Inauguré en septembre dernier, le bâtiment a des allures de Rubik’s Cube effondré, joujou géant dont les fragments giseraient, chaotiques, entre mer et terre. Tape‐à‐l’œil ? Sans doute un peu. Mais il fallait bien ça pour ce bâtiment symbolique : son édification, décidée en 1999 lorsque les États‐Unis ont rétrocédé le célèbre canal à la république du Panama, devait marquer les esprits, voire l’histoire : le premier monument d’un pays désormais maître de ses eaux. Le voici donc crânement amarré à l’embouchure du canal, sur la mince bande de terre de la Calzada de Amador, longé jour et nuit par les supertankers du monde entier.
Cette bâtisse iconique, les autorités panaméennes la compareraient volontiers à l’opéra de Sydney ou encore au musée Guggenheim de Bilbao construit par le même Frank Gehry, espérant d’ailleurs des retombées identiques en matière d’image et de revenus touristiques que celles de la ville espagnole. Stylistiquement, la touche Gehry est reconnaissable immédiatement : il y a ces volumes anguleux qui s’entrechoquent, ces géométries bizarres – cônes tronqués, parallélépipèdes inconnus, cylindres tordus – qui cohabitent de manière curieuse, cet art très maîtrisé de faire désordre. Mais l’architecte, dont les œuvres phares – hormis ses travaux très pop de Venice Beach, dans les années 80 – se cantonnent aux tonalités grises et à la transparence, a joué ici la carte de la tropicalité : du bleu, du rouge, du vert, criards comme des fleurs exotiques, viennent colorer les pans de la bâtisse. Celle‐ci s’organise autour d’un hall névralgique, ouvert aux quatre vents, dont la structure évoque la forme complexe d’une canopée forestière.

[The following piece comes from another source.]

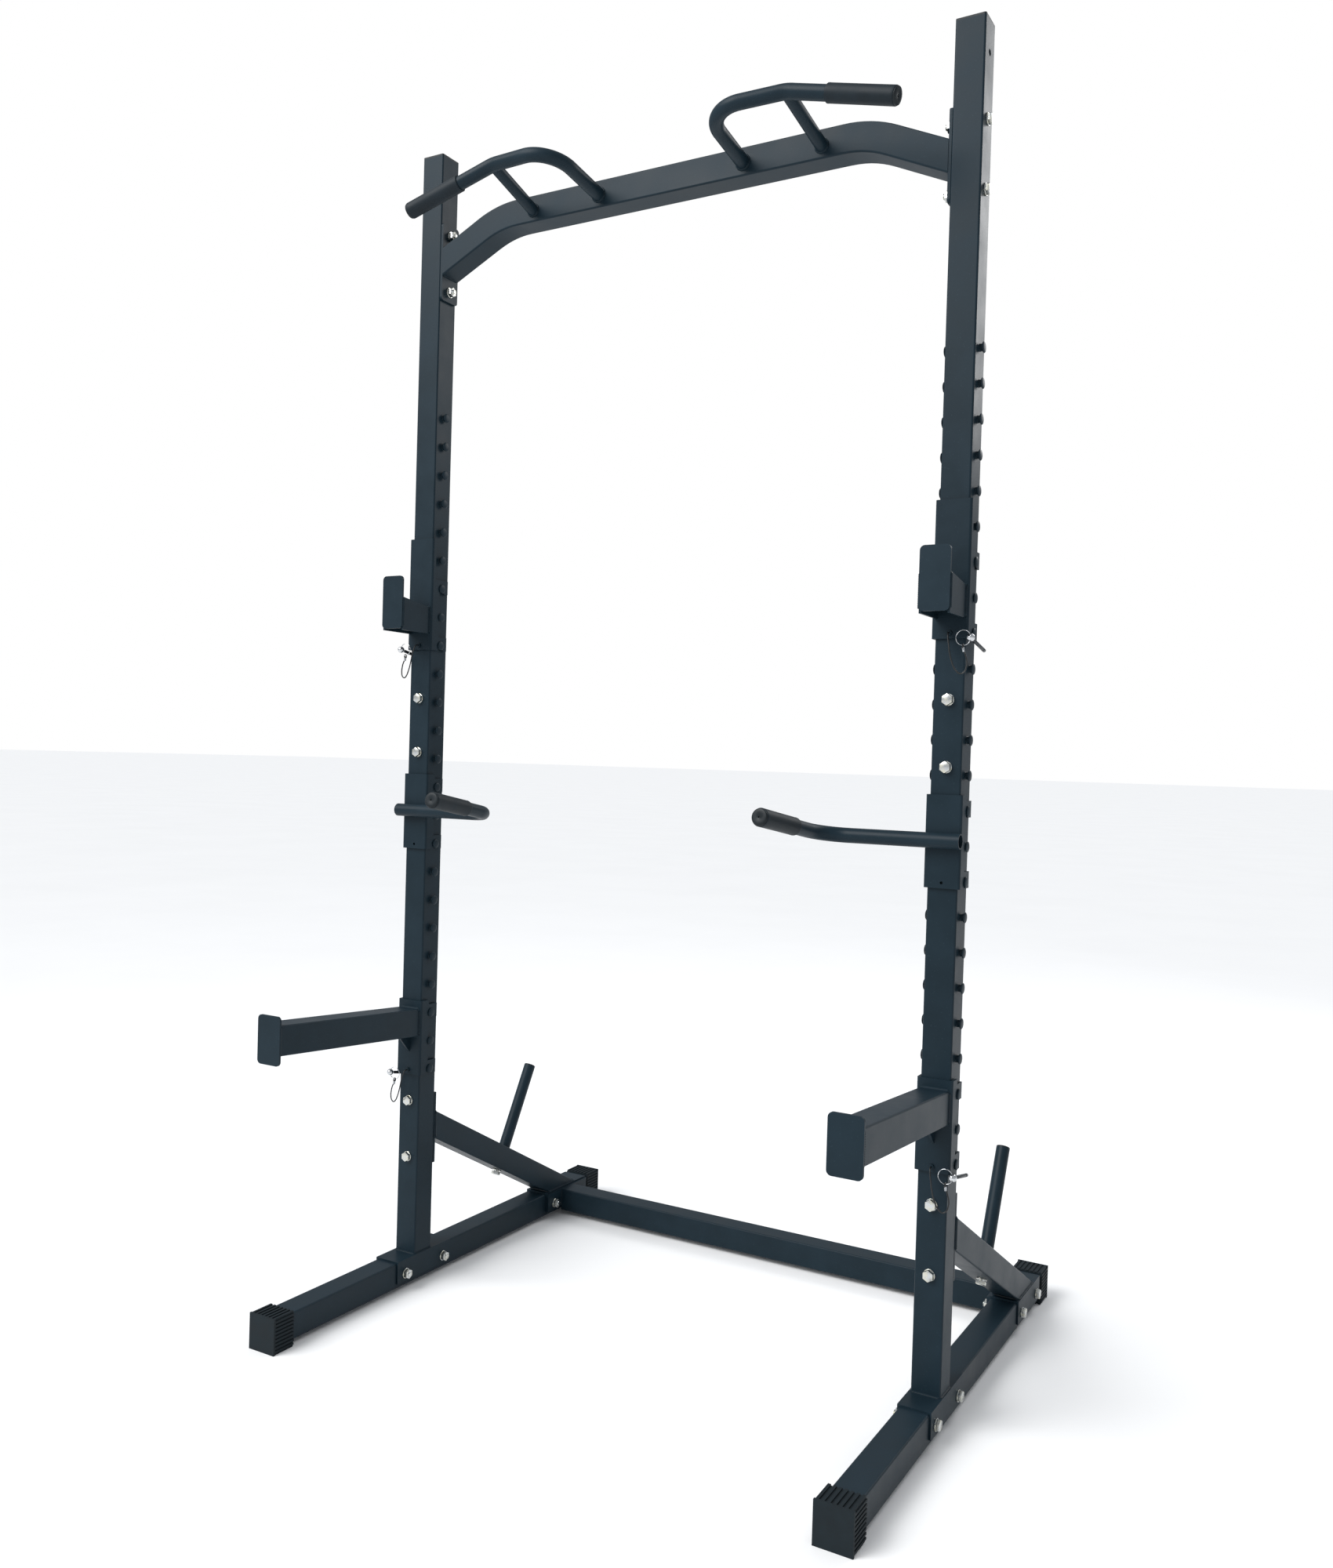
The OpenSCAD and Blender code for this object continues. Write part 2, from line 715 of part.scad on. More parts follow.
module dip_handle(s) {
    zs = dip_stud_z;
    color(STEEL) at_upright(s) {
        bracket(zs, zs + hook_span + bracket_high, zs + hook_span + bracket_high);
        difference() {
            bent_rod(dip_a(), [dip_c()], [dip_bend_r], dip_tube_end, grip_d);
            bent_rod(dip_a() + [plate, 0, 0], [dip_c()], [dip_bend_r], dip_tube_end + dip_dir, grip_bore);
        }
    }
}

module dip_sleeve(s) {
    color(RUBBER) at_upright(s) pipe(dip_e() - dip_sleeve_l * dip_dir, dip_tube_end, sleeve_d, grip_d + 0.2);
}

module dip_plug(s) {
    color(RUBBER) at_upright(s) along(dip_e(), dip_e() + dip_dir) round_plug(sleeve_d - 2, grip_bore);
}

module spotter(s) {
    zs = arm_stud_z;
    arm_run = arm_front - plate + bracket_front;
    weld = bracket_front + 0.5;
    arm_axis_z = zs + arm_back_up;
    gusset = 34;
    color(STEEL) at_upright(s) {
        bracket(zs, zs + hook_span + bracket_high, zs + hook_span + bracket_high);
        lanyard_boss(zs);
        top_fillet(tube - 2 * tube_round + 1, arm_axis_z + arm_h / 2 / cos(arm_angle));
        intersection() {
            translate([0, tube, arm_axis_z - (tube - bracket_front) * tan(arm_angle)])
                rotate([90 - arm_angle, 0, 0]) linear_extrude(2 * arm_front)
                    tube_section(tube, arm_h, wall, tube_round);
            translate([-tube, -arm_front + plate, zs]) cube([2 * tube, arm_run + 0.5, 4 * tube]);
        }
        translate([0, -arm_front + plate, arm_axis_z + arm_run * tan(arm_angle) - 1]) rotate([90, 0, 0])
            linear_extrude(plate) round_rect(arm_plate[0], arm_plate[1], 8);
        across_x(plate) polygon([
            [weld, arm_axis_z - arm_h / 2 + 1], [weld, arm_axis_z - arm_h / 2 - gusset],
            [weld - gusset, arm_axis_z - arm_h / 2 + gusset * tan(arm_angle) + 1]
        ]);
    }
}

// ---- lock pins and lanyards, hung below a bracket whose lower stud is at zs ----

module lock_pin(s, zs) {
    tip = 3;
    color(CHROME) at_upright(s) translate(knob + [0, 0, zs + tab_low]) {
        difference() {
            union() {
                sphere(knob_r, $fn = 40);
                rotate([-90 - pin_droop, 0, 0]) {
                    cylinder(h = pin_l - tip, d = pin_d, $fn = 32);
                    translate([0, 0, pin_l - tip]) cylinder(h = tip, d1 = pin_d, d2 = pin_d - 3, $fn = 32);
                }
            }
            cylinder(h = 3 * knob_r, r = 3 * ring_wire, center = true, $fn = 32);
        }
    }
}

module split_ring(s, zs) {
    color(CHROME) at_upright(s) translate(knob + [-ring_r, 0, zs + tab_low]) rotate([90, 0, 0])
        rotate_extrude($fn = 64) translate([ring_r, 0]) circle(ring_wire, $fn = 16);
}

// Tube of radius r swept along pts: one ring of points at each, closed at both ends
function path_dir(pts, i) = unit(pts[min(i + 1, len(pts) - 1)] - pts[max(i - 1, 0)]);
function path_ring(pts, i, r, n) =
    let (d = path_dir(pts, i), u = unit(cross(d, [0, 1, 0.3])), v = cross(d, u))
    [for (k = [0 : n - 1]) pts[i] + r * (cos(360 * k / n) * u + sin(360 * k / n) * v)];

module cord_tube(pts, r) {
    n = 8;
    m = len(pts);
    rings = [for (i = [0 : m - 1]) each path_ring(pts, i, r, n)];
    low = [for (i = [0 : m - 2], k = [0 : n - 1]) [i * n + k, i * n + (k + 1) % n, (i + 1) * n + k]];
    high = [for (i = [0 : m - 2], k = [0 : n - 1])
        [i * n + (k + 1) % n, (i + 1) * n + (k + 1) % n, (i + 1) * n + k]];
    ends = [[for (k = [n - 1 : -1 : 0]) k], [for (k = [0 : n - 1]) (m - 1) * n + k]];
    polyhedron(rings, concat(low, high, ends));
}

module lanyard(s, zs) {
    color(CORD) at_upright(s) translate([0, 0, zs + tab_low]) cord_tube(lanyard_route, lanyard_d / 2);
}

// ---- assembly ----

module washers() {
    color(ZINC) {
        saddle_fasteners(2);
        upright_fasteners(2);
        pull_up_fasteners(2);
        for (s = [-1, 1]) at_upright(s) at_peg() translate([0, 0, -half - washer_t]) plain_washer();
    }
}

module place() {
    translate([0, frame_y, 0]) children();
}

place() base_tube(-1);  // base_tube_left
place() base_tube(1);  // base_tube_right
place() foot_cap(-1, false);  // foot_cap_front_left
place() foot_cap(1, false);  // foot_cap_front_right
place() foot_cap(-1, true);  // foot_cap_rear_left
place() foot_cap(1, true);  // foot_cap_rear_right
place() lower_upright(-1);  // lower_upright_left
place() lower_upright(1);  // lower_upright_right
place() upper_upright(-1);  // upper_upright_left
place() upper_upright(1);  // upper_upright_right
place() splice_sleeve(-1);  // splice_sleeve_left
place() splice_sleeve(1);  // splice_sleeve_right
place() top_cap(-1);  // top_cap_left
place() top_cap(1);  // top_cap_right
place() studs(-1);  // studs_left
place() studs(1);  // studs_right
place() brace(-1);  // brace_left
place() brace(1);  // brace_right
place() rear_cross_tube();
place() plate_peg(-1);  // plate_peg_left
place() plate_peg(1);  // plate_peg_right
place() peg_plug(-1);  // peg_plug_left
place() peg_plug(1);  // peg_plug_right
place() pull_up_bar();
place() grip(-1);  // grip_left
place() grip(1);  // grip_right
place() grip_sleeve(-1);  // grip_sleeve_left
place() grip_sleeve(1);  // grip_sleeve_right
place() grip_plug(-1);  // grip_plug_left
place() grip_plug(1);  // grip_plug_right
place() color(ZINC) saddle_fasteners(0);  // saddle_bolts
place() color(ZINC) upright_fasteners(0);  // upright_bolts
place() color(ZINC) pull_up_fasteners(0);  // pull_up_bolts
place() peg_bolts();
place() color(ZINC) saddle_fasteners(1);  // saddle_nuts
place() color(ZINC) upright_fasteners(1);  // upright_nuts
place() color(ZINC) pull_up_fasteners(1);  // pull_up_nuts
place() washers();
place() j_hook(-1);  // j_hook_left
place() j_hook(1);  // j_hook_right
place() dip_handle(-1);  // dip_handle_left
place() dip_handle(1);  // dip_handle_right
place() dip_sleeve(-1);  // dip_sleeve_left
place() dip_sleeve(1);  // dip_sleeve_right
place() dip_plug(-1);  // dip_plug_left
place() dip_plug(1);  // dip_plug_right
place() spotter(-1);  // spotter_left
place() spotter(1);  // spotter_right
place() lock_pin(-1, j_stud_z);  // j_hook_pin_left
place() lock_pin(1, j_stud_z);  // j_hook_pin_right
place() lock_pin(-1, arm_stud_z);  // spotter_pin_left
place() lock_pin(1, arm_stud_z);  // spotter_pin_right
place() split_ring(-1, j_stud_z);  // j_hook_ring_left
place() split_ring(1, j_stud_z);  // j_hook_ring_right
place() split_ring(-1, arm_stud_z);  // spotter_ring_left
place() split_ring(1, arm_stud_z);  // spotter_ring_right
place() lanyard(-1, j_stud_z);  // j_hook_lanyard_left
place() lanyard(1, j_stud_z);  // j_hook_lanyard_right
place() lanyard(-1, arm_stud_z);  // spotter_lanyard_left
place() lanyard(1, arm_stud_z);  // spotter_lanyard_right
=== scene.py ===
"""Looks of a free-standing power cage: an open half rack in black powder-coated tube.

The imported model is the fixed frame. Every class below makes the detail pieces of one sub-assembly,
and dress_nodes gives the plain CAD nodes their finish. Lengths are in millimetres about the rack's
own axes; Shape.finish and Tether.cord turn them into metres.
"""

from __future__ import annotations

import json
import logging
import math
from dataclasses import dataclass, field
from enum import Enum
from typing import Any, Iterable, Sequence

import bmesh
import bpy
from mathutils import Matrix, Quaternion, Vector

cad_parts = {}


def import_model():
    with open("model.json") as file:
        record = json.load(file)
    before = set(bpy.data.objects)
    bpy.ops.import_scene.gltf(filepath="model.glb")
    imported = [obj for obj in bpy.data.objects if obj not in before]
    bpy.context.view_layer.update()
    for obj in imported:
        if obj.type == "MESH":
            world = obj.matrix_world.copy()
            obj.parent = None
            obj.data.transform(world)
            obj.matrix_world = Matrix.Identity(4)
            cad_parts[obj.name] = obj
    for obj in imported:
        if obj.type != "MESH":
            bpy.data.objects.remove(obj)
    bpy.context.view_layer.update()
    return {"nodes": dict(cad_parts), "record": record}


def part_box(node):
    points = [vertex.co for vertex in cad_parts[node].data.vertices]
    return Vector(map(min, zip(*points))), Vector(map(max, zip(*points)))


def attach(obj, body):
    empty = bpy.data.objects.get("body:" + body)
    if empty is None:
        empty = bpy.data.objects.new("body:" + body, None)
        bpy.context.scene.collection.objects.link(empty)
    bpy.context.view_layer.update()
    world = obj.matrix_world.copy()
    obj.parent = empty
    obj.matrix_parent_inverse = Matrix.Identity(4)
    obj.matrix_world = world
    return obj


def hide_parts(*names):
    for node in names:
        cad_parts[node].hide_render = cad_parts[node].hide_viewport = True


log = logging.getLogger("power_cage")

MM = 0.001
# The brace's slope from the floor, which is also the peg's lean from upright
BRACE_DEG = 28.3
# The CAD nodes by name, filled in by main
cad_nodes: dict[str, bpy.types.Object] = {}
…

A l’intérieur ? L’exposition permanente du musée s’envisage comment une ode à la nature et à la biodiversité dont le Panama s’enorgueillit – et tant pis si le canal voisin, ultragourmant en eau douce, et ses futurs agrandissements, qui anéantiront des pans entiers de forêt primaire, ne vont pas spécialement dans ce sens. Voici donc, en guise de temps fort, le « Panamarama », où le visiteur, entouré de dix écrans géants, nage en compagnie des baleines, musarde en forêt vierge ou affronte des tempêtes tropicales. Voici encore, un peu plus loin, la section « Building the Bridge », qui explique, énormes maquettes rocheuses à l’appui, les mystères de la formation de l’isthme de Panama, tandis qu’une sorte d’immense arche de Noé, figurant les animaux les plus extravagants, raconte les migrations qui ont rythmé l’Amérique, du nord au sud, il y a de cela trois millions d’années.
Une addition salée
Voilà un musée dont l’érection a connu mille péripéties. Tout commence en 1999, quand l’État panaméen lance des consultations – auxquelles prendra part Berta Isabel Aguilera, l’épouse de Frank Gehry – afin de valoriser les terrains, jusqu’alors zones militaires, qui bordent l’entrée du canal. Il faudra attendre 2005 pour chiffrer le projet : un chantier à 60 millions de dollars, qui doit s’achever en 2011. Mais lorsque le président Martinelli arrive au pouvoir, en 2009, il décide de transférer les prêts accordés au projet vers la banque nationale, ce qui stoppe les travaux pour quelques mois. Un temps suffisamment long pour qu’une bonne partie des ouvriers formés à construire du Gehry – et ce n’est pas un mince apprentissage – soient débauchés par des sociétés de construction avides de leurs savoir-faire. Il a donc fallu réembaucher du personnel et former à nouveau. En 2012, autre ralentissement : le projet, ayant déjà englouti 100 millions de dollars, soit 40 millions de plus que prévu, commence à agacer les Panaméens, et la récolte de fonds cesse. En 2014, à l’heure où le Biomuseo ouvre enfin ses portes, la fondation Amador, qui pilote le projet, cherche toujours les 15 millions de dollars nécessaires à son achèvement.